Already Colin Inglis has put his name forward. He is the controversial former leader of Hull City Council and a former police authority chairman who once had a stand-off with David Blunkett, the then Home Secretary, in 2004, over the suspension of Humberside’s then chief constable David Westwood following the Soham scandal.

I’m not quite sure this is the type of candidate that the Government has in mind.

But, more fundamentally, if you’re unhappy with the police in the future – and, say, a call to report a crime is not responded to promptly – who do you blame?

The Home Secretary who is content to allow cuts to so many crucial posts? The Chief Constable for not protecting “front line” posts? Or the police commissioner elected on a promise to tackle neighbourhood policing? Discuss.

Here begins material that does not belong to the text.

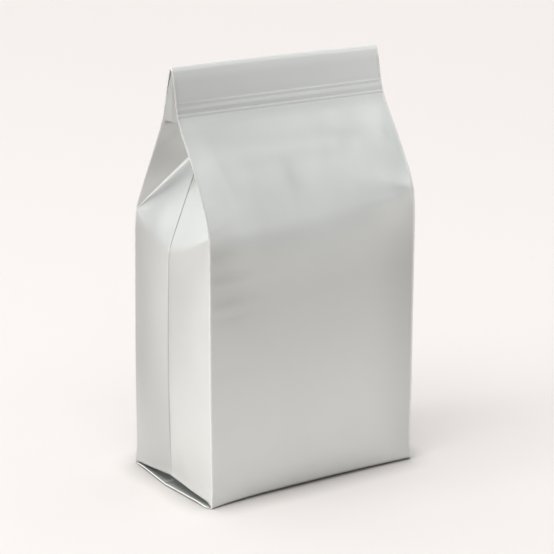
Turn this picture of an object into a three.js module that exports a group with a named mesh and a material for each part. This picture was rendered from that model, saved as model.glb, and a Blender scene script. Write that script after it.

LIKE its Labour predecessor, the Tory-led government is retaining the pretence that the whole country will benefit from the 2012 Olympics.

So why, therefore, is a school banning children from playing football in the area of Liverpool where England captain Steven Gerrard grew up – softer balls are being recommended – and why are youngsters in Oxfordshire being forbidden from wearing swimming goggles in case the elastic snaps?

Will the “nanny state” ever receive the red card?

AS Ashley Cole becomes the latest footballer to be fined two weeks’ wages for a disciplinary breach – this time for discharging a weapon and injuring a work placement student at Chelsea’s training ground – what happens to this money?

It’s not an inconsiderable sum; Cole is expected to £250,000 out of pocket for his latest moment of madness. But why should the club, owned by Russian billionaire Roman Abramovich, keep the money. How about a public cheque presentation to charity?